The music for the varnam evoked mixed feeling in the audience. Some felt in was too cinematic with sound effects of slashing of swords and laughter of Kali in the background interspersed with the lyrics but some others thought it added to the dramatic effect of the dancer’s movements. Of course it could be explained as the liberty one is allowed within the realms of artistic licence and innovation.

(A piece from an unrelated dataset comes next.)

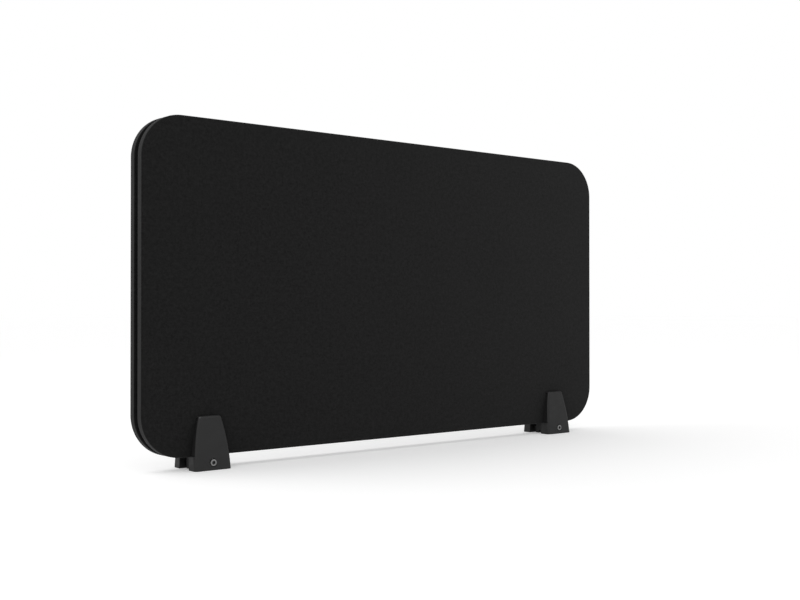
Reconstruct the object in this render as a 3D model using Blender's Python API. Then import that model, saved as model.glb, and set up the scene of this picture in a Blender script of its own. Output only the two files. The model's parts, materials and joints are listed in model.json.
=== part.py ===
"""Free-standing desk privacy panel: a fabric-wrapped twin board held by two bolted clamp feet.

Metres, +Z up, front towards -Y. The origin is the centre of the footprint, on the desk.
"""
import math

import bmesh
import bpy
from mathutils import Matrix

MM = 0.001
GAP = 0.3 * MM                    # left between pieces that touch

# Panel
PANEL_WIDTH = 1200 * MM
PANEL_HEIGHT = 625 * MM
PANEL_BOTTOM = 25 * MM            # height of the panel's lower edge over the desk
CORNER_RADIUS = 80 * MM
LEAF = 16 * MM                    # one wrapped board
GROOVE = 13 * MM                  # space between the two leaves
PANEL_DEPTH = 2 * LEAF + GROOVE
CLOTH = 0.7 * MM
CLOTH_ROUND = 2.2 * MM            # soft edge of a wrapped board
CLOTH_RETURN = 11 * MM            # fabric turned in on a board's inner face
CORE_INSET = 12.5 * MM            # core edge behind the leaves' edges

# Clamp feet
FOOT_X = 466 * MM                 # foot centres from the middle of the panel
JAW_HALF_WIDTH = 38.2 * MM
JAW_HEIGHT = 98.5 * MM
JAW_SIDE_RADIUS = 354 * MM        # the sides curve in as they rise
JAW_EDGE = 7 * MM                 # rounding of the outer upright edges
JAW_WALL = 2.8 * MM
FRONT_REACH = 22.5 * MM           # front jaw out from the panel's face, at the desk
REAR_REACH = 17.5 * MM
TOP_REACH = 8.7 * MM              # both jaws out from the panel's face, at the top
TOP_LIP = 3 * MM
SOLE = 0.5 * MM                   # jaws stand this far over the desk, on their foot pads
FRONT_LEDGE = 2.5 * MM            # front block's reach in under the panel
REAR_LEDGE = 6.5 * MM

TONGUE_HALF_WIDTH = 28.5 * MM
TONGUE_END = 28.7 * MM            # behind the panel's front face
TONGUE_SOLE = 0.8 * MM
TONGUE_NOTCH = (13 * MM, 19 * MM, 6.5 * MM)      # start, end and height of the cross groove
GUIDE_X = (17 * MM, 25 * MM)      # inner and outer side of a guide rib
GUIDE_Z = (4 * MM, 14.5 * MM)
GUIDE_END = 49 * MM
GUIDE_POCKET_END = 51 * MM
GUIDE_SLACK = 0.5 * MM

# Clamp bolt: M8 socket cap screw, small washer and hexagon nut
BOLT_HEIGHT = 14 * MM
BOLT_SHANK = 3.95 * MM
BOLT_HEAD_RADIUS = 6.5 * MM
BOLT_HEAD = 8 * MM
BOLT_LENGTH = 70 * MM
SOCKET_FLATS = 6 * MM
SOCKET_DEPTH = 4 * MM
HEAD_FACE = 21.9 * MM             # head's front, ahead of the panel's front face
COUNTERBORE = 7.6 * MM
CLEARANCE_HOLE = 4.5 * MM
WASHER_RADIUS = 7.3 * MM
WASHER_THICK = 1.6 * MM
NUT_FLATS = 13 * MM
NUT_THICK = 6.5 * MM
NUT_HOLE = 4.05 * MM
NUT_FACE = 45 * MM                # nut's inner face, behind the panel's front face
NUT_POCKET_FLATS = 13.7 * MM

# Rubber pads
PAD_INSET = 2.3 * MM
FOOT_PAD_THICK = 1.6 * MM
FOOT_PAD_HALF_WIDTH = 31 * MM
FOOT_PAD_ROUND = 4 * MM

# Dowels that join the two boards through the core
DOWEL_RADIUS = 4 * MM
DOWEL_DEPTH = 9 * MM              # into each board
DOWEL_SIDES = 16
DOWEL_X = (-480 * MM, 0.0, 480 * MM)
DOWEL_Z = (110 * MM, 515 * MM)    # over the panel's lower edge

FRONT_Y = (FRONT_REACH - REAR_REACH - PANEL_DEPTH) / 2     # the panel's front face
REAR_Y = FRONT_Y + PANEL_DEPTH
PANEL_MID_Z = PANEL_BOTTOM + PANEL_HEIGHT / 2
JAW_SEAT = PANEL_BOTTOM - GAP


# ---------------------------------------------------------------- making solids

def material(name, color, roughness, metallic=0.0):
    found = bpy.data.materials.get(name)
    if found:
        return found
    made = bpy.data.materials.new(name)
    made.use_nodes = True
    shader = made.node_tree.nodes["Principled BSDF"]
    shader.inputs["Base Color"].default_value = (*color, 1.0)
    shader.inputs["Roughness"].default_value = roughness
    shader.inputs["Metallic"].default_value = metallic
    return made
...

After a costume change Shobana resumed with presenting the viraha nayika (forlorn lover) in the sedate Swathi thirunal padam, ‘poonthen nermozhi’ in Ragam Anandabhairavi. Shobana alternated between the role of the pleading nayika(heroine) and the demanding Sakhi(friend) . What took the audience by storm was the popular tamil piece on Krishna, ‘Vishamakara kannan’ bringing to the forefront the experienced actress in Shobana, the queen of mime. Mischievous Krishna, teasing, cajoling, and commanding the attention of all in Brindavan was effectively portrayed. Clearly her forte is natya and she got in and out of character very well was an observation from many in the audience. Shobana concluded with a Dashavataram piece set to instrumental music by L. Shankar set to a rhythm of 19 beats. There again Shobana’s expressive bhava (facial expression) and angika abhinaya (expression through body movements) captured the audience : the fluid movement with which she represented Mahavishnu as the tortoise lifting the mountain on his back, the toddling dwarf Vamana, the battle of wills as many princes try their hand at lifting the mighty bow to win Seetha’s hand. Anurathi Krishnamurthy a student of dance commented “ Shobana’s expression in the second half was amazing and as a student of dance it was very interesting watching her.”

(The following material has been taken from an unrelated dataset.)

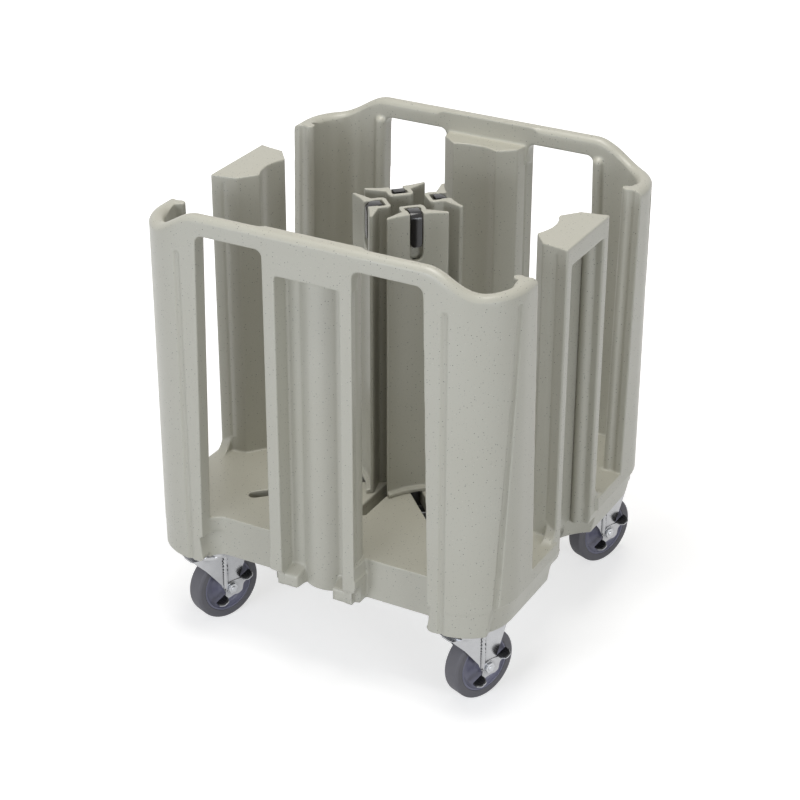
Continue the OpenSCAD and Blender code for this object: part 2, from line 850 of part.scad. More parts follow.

When one is in the limelight of the celluloid world and an acclaimed dancer, there are expectations that are not met and lead to disappointment. Many observed that nrtta passages were lacking in precision and executed lazily and as Suchie Vijayakumar commented “my only authority to comment on this performance is the fact that I love dancing and for me dance is about the dancer talking to me through their art where at one point there is complete transference with me being a part of the story. I can’t fault her dancing but felt nothing.” This was felt by some in the audience where one could clearly see the dance and dancer as two entities when it should have been one.
The organisers Soorya , Sydney chapter left no stone unturned to organise the event and in reward for their efforts they had a full house. As is usual in most Soorya shows there was a second part to the program, a 45 minute dance segment by Savita Sastry a student of Adyar.K.Lakshman. Savita performed two pieces, both arguments. The first one was a ninda stuthi, an argument between a Shiva devotee and Shakthi devotee both debating on the superiority of their respective deities. The second was in a light-hearted vein, an argument between Krishna and Radha. Though it lacked the glitz and glamour of the first half, Savita’s clean lines, excellent aramandi , brilliantly executed jathis and subtle abhinaya was definitely refreshing.